What gives The Abandoned Bride its real compulsive power is not merely the pregnancy-and-CEO framework, but the layering of humiliation and comeback. Later chapter material makes clear that Velma is not only wounded by circumstance but publicly humiliated, including a moment where she goes to explain herself only to discover Alvin is involved with her worst enemy. By that point Albert is already positioned as the man at her side, and the novel doubles down on the promise that someone who was discarded will eventually become the center of gravity. That is catnip for readers of this lane. Stories like this work when they make the reader feel the insult personally and then dangle the pleasure of eventual reversal. This one appears to understand that emotional economy very well. - Albert is written in the tradition of the fantasy-rescue male lead, but with enough plot function to keep him useful.

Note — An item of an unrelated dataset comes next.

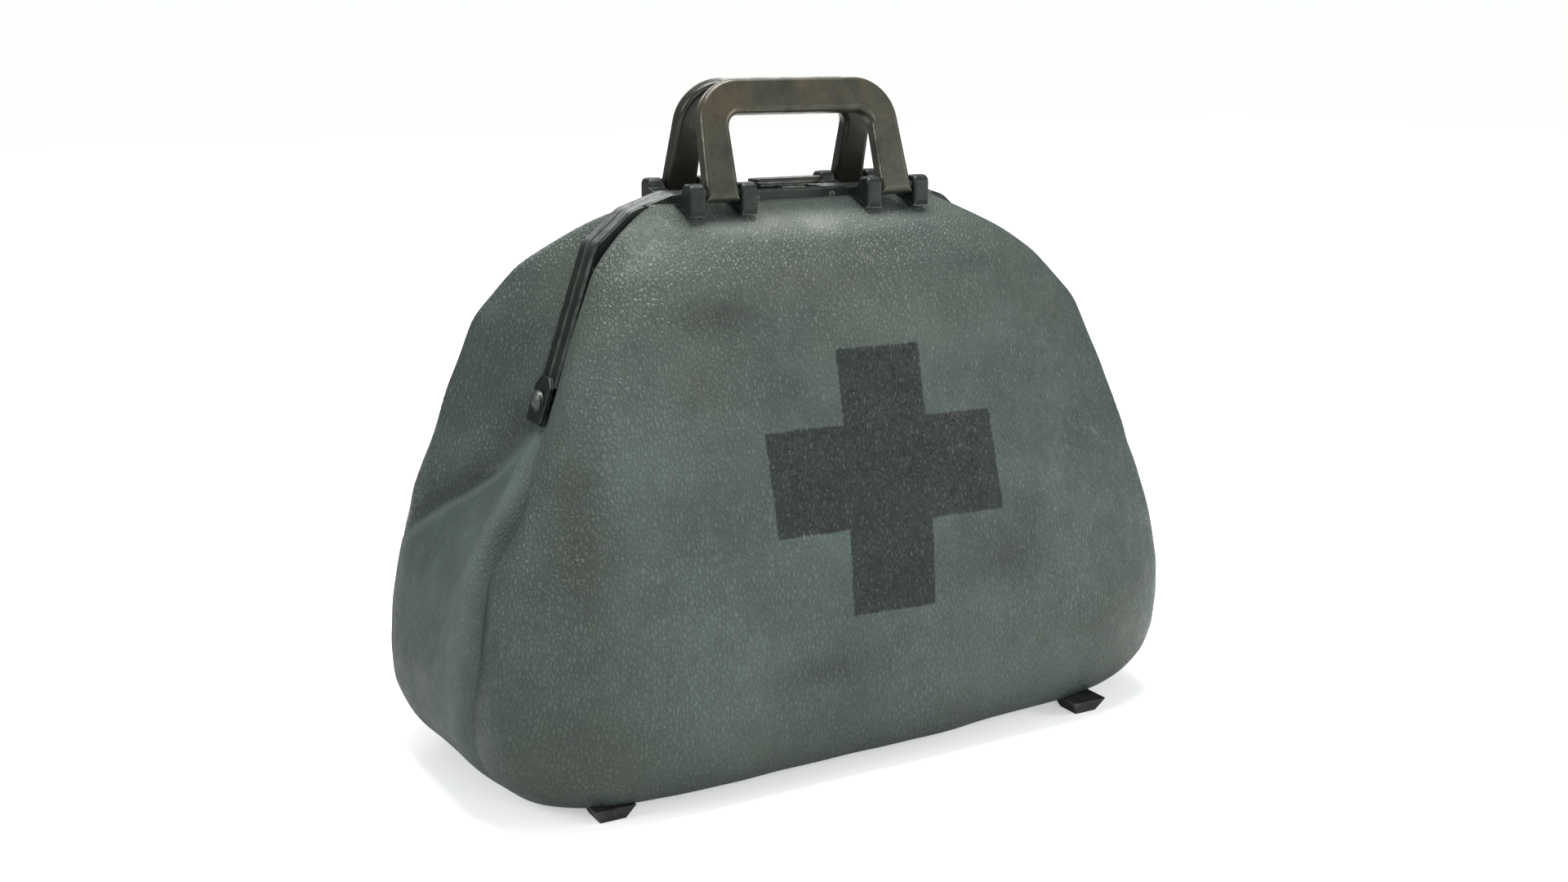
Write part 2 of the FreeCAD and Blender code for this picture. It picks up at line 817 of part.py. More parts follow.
def build_hinge():
    """Left hinge: tilted plate, pin with a domed head, and washers."""
    body = new_body("hinge_plate_body")
    sketch = new_sketch(body, "YZ_Plane", "hinge_plate_outline")
    half, low, high = "plate_wide / 2", "-plate_tall / 2", "plate_tall / 2"
    corners = [(f"-{half} + plate_toe", low), (f"{half} - plate_toe", low),
               (half, low + " + plate_toe"), (half, high + " - plate_corner"),
               (f"{half} - plate_corner", high), (f"-{half} + plate_corner", high),
               (f"-{half}", high + " - plate_corner"), (f"-{half}", low + " + plate_toe")]
    polygon(sketch, corners)
    pad(body, sketch, "plate_thick", "hinge_plate_pad", back=True)
    round_edges(body, "plate_rim", lambda e: e.BoundBox.XMax < PICK - size("plate_thick"),
                "hinge_plate_rim")
    body.Placement.Rotation = FreeCAD.Rotation(ACROSS_Y, arm_tilt())
    bind(body, "Placement.Base.x", "-hinge_x - plate_gap")
    bind(body, "Placement.Base.z", "hinge_z")
    doc.recompute()

    shaft = along_x("pin_shaft", "pin_round", "-pin_out", "-pin_in", "0", "hinge_z")
    button = along_x("pin_button", "pin_button", "-pin_in - pin_button_tall", "-pin_in",
                     "0", "hinge_z")
    ball = doc.addObject("Part::Sphere", "pin_ball")
    bind(ball, "Radius", "(pin_head ^ 2 + pin_head_tall ^ 2) / (2 * pin_head_tall)")
    bind(ball, "Placement.Base.x",
         "-hinge_x - plate_gap - plate_thick - dome_lift - pin_head_tall"
         " + (pin_head ^ 2 + pin_head_tall ^ 2) / (2 * pin_head_tall)")
    bind(ball, "Placement.Base.z", "hinge_z")
    doc.recompute()
    sleeve = along_x("pin_dome_core", "pin_head", "-pin_out - pin_head",
                     "-hinge_x - plate_gap - dome_root", "0", "hinge_z")
    dome = doc.addObject("Part::Common", "pin_dome")
    dome.Base = ball
    dome.Tool = sleeve
    doc.recompute()
    pin = joined("hinge_pin_whole", [shaft, button, dome])
    plate = cut("hinge_plate_cut", body, pin)
    keep(plate, "hinge_plate_left")
    mirror_piece(plate, ACROSS_X, "hinge_plate_right")
    keep(pin, "hinge_pin_left")
    mirror_piece(pin, ACROSS_X, "hinge_pin_right")

    gaps = [("eye_rear_x + eye_thick", "eye_front_x", "washer_round"),
            ("eye_front_x + eye_thick", "collar_out", "pin_round + collar_wide")]
    rings = []
    for index, (low, high, radius) in enumerate(gaps):
        low, high = f"{low} + washer_play", f"{high} - washer_play"
        for side in (-1, 1):
            start, stop = (low, high) if side > 0 else (f"-({high})", f"-({low})")
            label = f"washer_{index}_{'left' if side < 0 else 'right'}"
            rings.append(along_x(label, radius, start, stop, "0", "hinge_z"))
    blank = group("washer_blanks", rings)
    bore = along_x("washer_bore", "pin_round", "-hinge_x", "hinge_x", "0", "hinge_z")
    keep(cut("washer_cut", blank, bore), "hinge_washers")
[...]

A lot of billionaire romance heroes are all aura and no utility. Albert, at least from the visible material, is more than that. In Chapter 1 he decides he has to find Velma and take responsibility after seeing the bloodstain on the sheets; later chapters show him protecting Velma and her son Dylan, worrying about her safety, mobilizing resources, and stepping fully into the role of defender rather than decorative alpha. That matters because this kind of novel lives or dies on whether the male lead feels like a narrative force or just a bundle of tropes in a suit. Albert seems designed to satisfy readers who want the fantasy of powerful devotion, not just powerful wealth.
1 Reason to Hesitate The biggest reason to hesitate is also the book’s biggest warning label: this is very much an early-2020s web-romance melodrama, and that means readers have to accept a sensational opening, dubious-consent circumstances, villain-driven setup, broad emotional strokes, and a taste for excess over nuance. For the right audience, that is the fun. For the wrong audience, it will feel manipulative and exhausting rather than cathartic.
Editor’s Note The Abandoned Bride: My Baby’s Daddy Is In Love With Us is the sort of title that tells you exactly what kind of reading experience it intends to deliver, and to its credit, the book seems to honor that promise. This is not a novel interested in restraint. It is interested in emotional compulsion. It wants the reader outraged on Velma’s behalf, intrigued by Albert’s intensity, furious at the forces that set her up, and hungry for each new phase of vindication. In a crowded field of CEO-and-baby fiction, that commitment to velocity is a selling point. What stands out most is the novel’s instinct for escalation. It begins with violation and confusion, pivots into responsibility and attachment, then widens into humiliation, family and romantic fallout, public disgrace, and eventually a child whose presence transforms the central relationship from mere chemistry into a more durable emotional alliance. By the later chapters visible on the page, Albert is no longer simply “the stranger from that night”; he is an active guardian figure in Velma’s life, while the story keeps feeding the reader fresh reasons to root for her restoration and for other people’s regret. That is a very specific and very effective web-fiction pleasure. There is also something undeniably canny about how the novel packages its heroine. Velma is not written as a cool, untouchable avenger from page one. She is hurt first. Cornered first. Shamed first. That matters, because in this subgenre the fantasy is not simply female triumph; it is female triumph after intolerable emotional cost. The suffering is the investment, and the payoff is meant to feel earned through endurance. Readers who enjoy that structure will likely find this book very easy to inhale, especially since it is completed at 62 chapters and clearly built for serialized momentum. That said, the book’s appeal depends almost entirely on a reader’s tolerance for intensity. If you meet it on its own terms—as a full-throttle, trope-forward, highly dramatic romance about betrayal, rescue, motherhood, and payback—it has the makings of a very satisfying binge. Not because it is subtle, but because it is not trying to be. It is trying to make you gasp, seethe, and keep reading. In this corner of the market, that is often exactly what success looks like.